This just might have been the most exciting blowout in Penn women’s lacrosse history.
In an offensive shootout that included a total of 37 goals, the Quakers led the whole way, yet with a lead that never quite felt safe until the very end. But led by five different players each securing at least five points, the Red and Blue held on in a 24-13 victory, maintaining heir undefeated record in the Ivy League and setting the school record for goals in a conference game in the process.
“It was my first time being in a game like that; being in it, I wouldn’t say I had that much fun, because I don’t like giving up 13 goals, and that’s frustrating,” Penn coach Karin Corbett said. “But again, for us as a program to have never scored 24 goals [in conference], it was great. We had a number of different goal scorers today, which is just indicative of the strength of our attack.”
With Harvard (5-9, 1-5 Ivy) entering the contest ranked first in the Ivy League in scoring average but worst in the conference in scoring defense, most in attendance would’ve expected some offensive fireworks. But the first half on Saturday afternoon took that to an entirely new level.
Sophomore Erin Barry scored from the free position only 36 seconds into the game on Penn’s first possession, and the fun was just getting started.
No. 9 Penn (11-2, 5-0) opened the game on a 5-1 run that took only 4 minutes and 56 seconds. Then Harvard had already tied the game at 5 apiece in the game’s first 11 minutes. Then the Quakers went on an 8-0 run over a mere 6:30, breaking the game open.
All in all, 19 total goals were scored in the game’s first 19 minutes and 21 seconds. By the end of the first half, the Quakers led 14-8, and the team had already seen goals scored by eight different players and assists dished out by seven of them.
By the end of the day, Penn was one goal short of its record for scoring in any game, which came against Franklin and Marshall way back in 1977.
“We were just seeing each other very well, moving the ball very fast,” said senior Caroline Cummings, who finished with four goals and two assists. “That’s what we focus on every week, and I think we were very sharp.”

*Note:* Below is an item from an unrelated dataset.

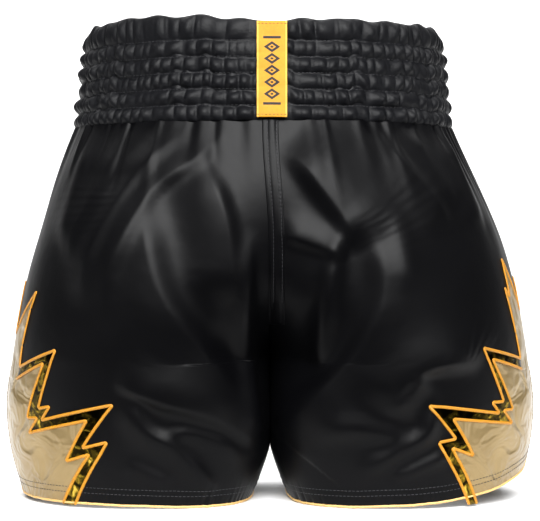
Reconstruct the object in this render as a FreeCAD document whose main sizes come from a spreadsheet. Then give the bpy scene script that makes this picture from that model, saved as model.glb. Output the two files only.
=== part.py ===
import FreeCAD, Part
import os
import Sketcher

# Thai-cut boxing shorts, standing on their hems, waist opening up.
# Millimetres. +Z up, +Y towards the wearer's front, -X on the wearer's left.
# The pieces of the back-left quarter are built, then mirrored to the other three quarters.

document = FreeCAD.newDocument("BoxingShorts")
Vector = FreeCAD.Vector

# ---------------------------------------------------------------- driving sizes
SIZES = {
    # waistband: a sleeve of satin over rows of elastic
    "band_height": 84.0,
    "band_top_half_width": 153.5,
    "band_top_half_depth": 100.0,
    "band_seam_half_width": 163.5,
    "band_seam_half_depth": 105.0,
    "elastic_thickness": 2.6,
    "elastic_gap": 2.0,
    # body: half width at the side, half depth, and where the leg's inner face stands;
    # the hip and seat stand at a share of the rise
    "rise": 196.0,
    "inseam": 120.0,
    "hip_share": 0.41,
    "seat_share": 0.71,
    "seat_half_width": 187.5,
    "seat_half_depth": 112.0,
    "seat_overlap": 137.5,
    "hip_half_width": 207.0,
    "hip_half_depth": 114.0,
    "hip_overlap": 87.0,
    "crotch_half_width": 222.5,
    "crotch_half_depth": 110.0,
    "thigh_half_width": 227.5,
    "thigh_half_depth": 107.0,
    "thigh_gap": 1.5,
    "cuff_half_width": 223.5,
    "cuff_half_depth": 103.0,
    "cuff_gap": 3.0,
    "hem_half_width": 212.0,
    "hem_half_depth": 97.0,
    "hem_gap": 16.0,
    # cloth and trim thicknesses
    "satin": 1.0,
    "tape": 0.8,
    "foil": 0.5,
    "embroidery": 0.7,
    "thread": 0.3,
    # seams and hems
    "tape_half_width": 6.0,
    "seat_stitch_offset": 5.5,
    "thread_width": 0.7,
    "binding_height": 3.0,
    "hem_stitch_height": 12.0,
    "hem_stitch_pitch": 4.0,
    # side vent
    "vent_height": 112.0,
    "vent_half_gap": 1.5,
    "vent_flare": 6.0,
    "vent_corner": 22.0,
    "vent_corner_cut": 6.5,
    "vent_straight": 40.0,
    "vent_facing_width": 12.0,
    # woven label on the back of the waistband
    "label_half_width": 12.3,
    "label_margin": 2.0,
    "label_thickness": 0.8,
    "label_stitch_inset": 3.0,
    # bolt: width of its embroidered border
    "border": 2.2,
}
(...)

The second half saw more of the same on offense for the Quakers, but on the other side of the ball, a powerful Harvard squad made its own impact on the game.
Averaging a nation-leading 4.54 goals per game entering the weekend, Crimson senior Julia Glynn was at her best trying to keep her squad in the game, finishing with a game-high six goals and battling with Penn junior defender Katy Junior throughout the contest.
And Glynn’s impact could’ve been even greater if not for an interesting wrinkle in goal for the Red and Blue. Sophomore goalie Mikaila Cheeseman, who had earned the starting job early in the season, saved only two out of 13 shots on goal, and was replaced by junior Maggie Smith for the majority of the second half.
Smith proceeded to finish with six saves and only two goals allowed, making several point-blank stops to keep Penn’s lead afloat.
Corbett declined to comment on whether the competition for the starting job was back open.
But independent of what happened during Harvard’s possessions, there was too much firepower from Penn for the Crimson to keep up — and fittingly, on Senior Day, much of that firepower came from the Quakers’ graduating class.
Emily Rogers-Healion (five goals, four assists), Cummings, and Alex Condon (three goals, two assists) combined for 20 points on the afternoon, going out in style in what very well could be their last game on Penn’s campus depending on the NCAA Tournament’s eventual seeding.
“It was amazing. Especially knowing that this could be our last game in the Frank, which is a tear-drop,” Cumming said. “We couldn’t have gone out better.”
After setting records on Saturday, Penn’s next challenge will be one of its biggest of the year. The first-place Quakers head to No. 18 Princeton (8-5, 4-1) on Wednesday afternoon, with a win clinching at least a share of the team’s third straight conference title.
“We want this title, and it always goes through Princeton,” Corbett said.
“It’ll be a tough game as always, but it’s in our hands now.”